André Maurois La femme caméléon Artgitato
La femme
caméléon

« Nous allons entrelacées,
Et le jour n’est pas plus pur
Que les fond de nos pensées » (Paul Verlaine, La Chanson des ingénues)

UN MORCEAU DE CIRE ENTRE MES MAINS

Une femme dans l’œuvre d’André Maurois n’a aucune personnalité, ou plutôt les a toutes ; elle a la personnalité de l’homme aimé, totalement. La femme se retrouve véritable caméléon.  Elle n’est, bien entendu, plus avec Maurois déjà ce qu’elle pouvait être du temps de Molière, par exemple. Les temps ont changé.

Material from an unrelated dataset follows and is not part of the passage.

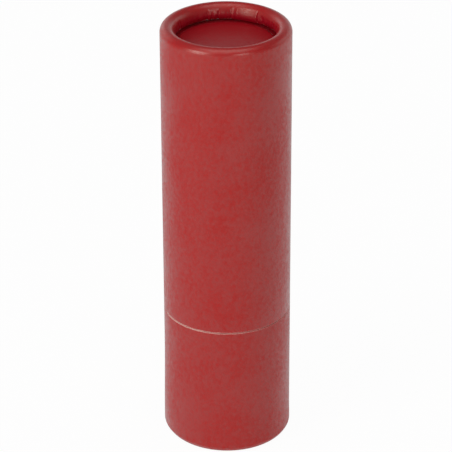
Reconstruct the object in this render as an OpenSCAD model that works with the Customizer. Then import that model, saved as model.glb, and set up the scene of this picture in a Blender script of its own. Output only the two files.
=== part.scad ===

En ce temps là, l’homme prenait femme, la plus jeune possible, pour la « faire » à sa main, du moins le croyait-il et le souhaitait-il de tout son coeur : « Je ne puis faire mieux que d’en faire ma femme. Ainsi que je voudrai je tournerai cette âme ; comme un morceau de cire entre mes mains elle est, et je lui puis donner la forme qui me plaît. »(L’Ecole des femmes, Acte III, scène 3).

La femme a changé en ce début de XXè. Des mains de « son » créateur, elle n’est déjà plus passive, bien au contraire. De cire, elle est, mais c’est elle désormais qui prend la forme la plus adéquate. Nous passons de la bougie à l’ensemble des statues du musée Grévin. Elle anticipe les souhaits de l’homme à conquérir. Sa palette est large, elle offrira le meilleur ; cela passe par une connaissance de ses désirs et de ses motivations.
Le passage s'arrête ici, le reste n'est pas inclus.